Tim Burgess: Burgess' proposal attempts to iron out the difference for developers between paying into the fund or actually buiding affordable housing themselves. His plan retroactively applies the Consumer Price Index—the inflation rate—back to 2001 for commercial development and back to 2006 for residential development, increasing the amount it would cost developers to write a check instead of building housing to a level where building actual housing would pencil out at the same level as paying into the affordable housing fund.

That works out to about $29 per each extra square foot for commercial buildings, or about $22 per extra square foot of residential footage. Burgess' proposal would also create an "expert advisory panel" to come up with ongoing policies.  

Sally Clark: Similarly, in an effort to encourage developers to build actual housing, Clark has proposed increasing the fee-in-lieu to make it more expensive to pay in lieu of building housing, although her legislation would increase the fee more gradually than Burgess', adjusting the rate to 2012 levels this year, to 2009 levels next year, and to 2006 levels (2001 for commercial) in 2015, while also requiring 10 percent of new units to be affordable to people making 80 percent of median.

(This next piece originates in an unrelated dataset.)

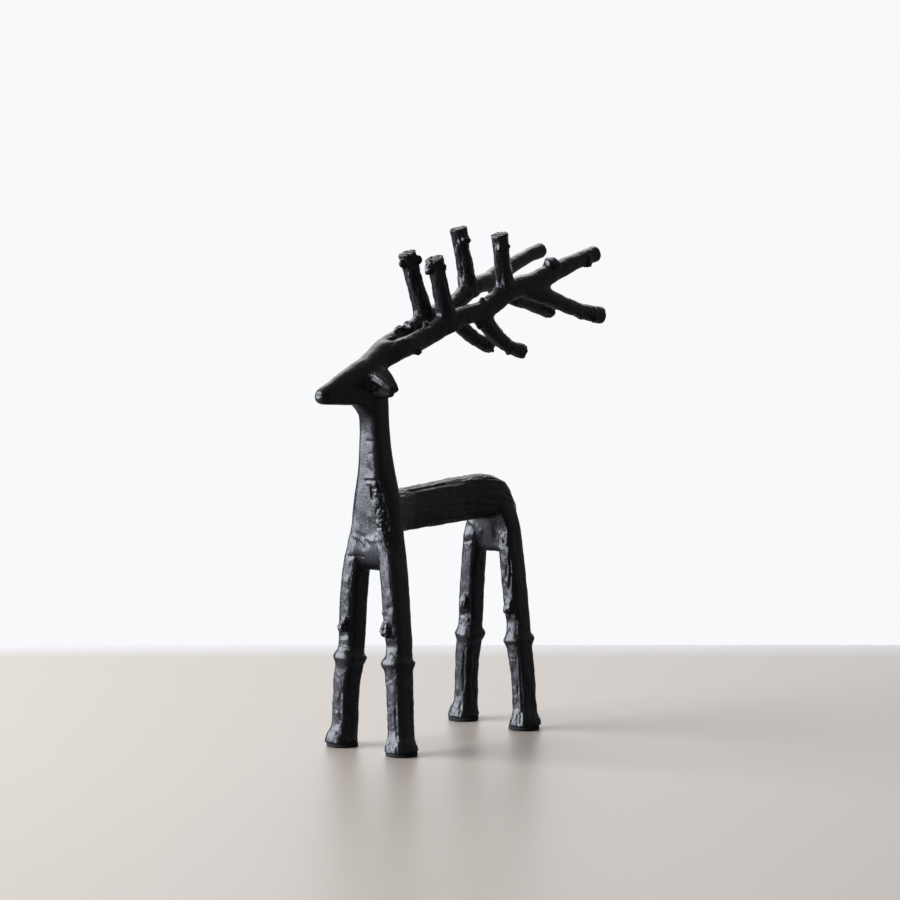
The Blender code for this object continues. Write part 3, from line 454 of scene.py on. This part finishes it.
def fuse(piece, grid):
    skin = piece.modifiers.new("fuse", "REMESH")
    skin.mode = "VOXEL"
    skin.voxel_size = grid * mm
    applyModifiers(piece)


def readVerts(mesh):
    places = np.empty(len(mesh.vertices) * 3, np.float32)
    mesh.vertices.foreach_get("co", places)
    return places.reshape(-1, 3) / mm - (0, feetMiddle / mm, 0)


def readNormals(mesh):
    normals = np.empty(len(mesh.vertices) * 3, np.float32)
    mesh.vertex_normals.foreach_get("vector", normals)
    return normals.reshape(-1, 3).astype(float)


def writeVerts(mesh, places):
    mesh.vertices.foreach_set("co", ((places + (0, feetMiddle / mm, 0)) * mm).astype(np.float32).ravel())
    mesh.update()


def neighbourMean(mesh):
    # a function that averages the values of each vertex's neighbours
    ends = np.empty(len(mesh.edges) * 2, np.int32)
    mesh.edges.foreach_get("vertices", ends)
    first, last = ends.reshape(-1, 2).T
    total = len(mesh.vertices)
    count = np.bincount(first, minlength=total) + np.bincount(last, minlength=total)

    def mean(values):
        return np.stack([(np.bincount(first, values[last, axis], total)
                          + np.bincount(last, values[first, axis], total)) / count
                         for axis in range(values.shape[1])], axis=1)
    return mean


def fillCorners(mesh, grid, radius, passes):
    # inner corners tighter than the radius grow outwards, as moulding sand leaves them
    mean = neighbourMean(mesh)
    places = readVerts(mesh)
    allowed = grid ** 2 / (4 * radius(places))
    for turn in range(passes):
        normals = readNormals(mesh)
        outward = ((mean(places) - places) * normals).sum(axis=1)
        places += normals * np.maximum(outward - allowed, 0)[:, None]
        writeVerts(mesh, places)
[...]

That works out to a payment of $22.59 a square foot for extra residential space, and $29.27 for commercial. 

Mike O'Brien: O'Brien's proposal would do essentially what Clark's would, but faster, adjusting the fee-in-lieu rate immediately to the rate of inflation since 2006 (for residential) and 2001 (for commercial.) O'Brien, much like Burgess, would also establish a new committee to review affordable housing policies citywide. 

Nick Licata: Licata diverges from his colleagues by addressing the problem straight on. Licata's proposal (which he referred to as "the maligned yellow sheet") would require developers to build 10 percent of their total units—that's between 29 and 60 percent of all the extra space they'd get under the incentive program, depending on how much they choose to take advantage of—at levels affordable to people making, respectively, up to 60 percent of median (five percent) and between 60 and 80 percent of median (5 percent).

That works out, in sharp contrast to his colleagues' proposals, to between $60 a foot for on-site housing and $96 for payment into a city fund. 

Noting that San Francisco has much more stringent requirements (not to mention rent control—15 percent of on-site units have to be affordable for people making 55 percent or less of the area median) "and their economy has not collapsed," Licata said, "This is a prime opportunity. ... I appreciate these task forces and study groups, but the problem is that they won't provide any information until after the upzone." 

Licata's colleagues were skeptical, to say the least. Jean Godden said she found council member O'Brien's and Burgess' proposals "more in tune with what we want to do in Seattle," and Burgess said, "We need to be a bit cautious about taking the Licata Leap." Bruce Harrell, adopting his usual rhetorical-question tactic, asked, "at what point does it become a disincentive [for developers]? It’s almost like who blinks first with these kinds of numbers,"

Licata's response: "There's a lot of things we don't know." But we do know that his proposal, unfortunately, stands little chance of winning his colleagues' approval.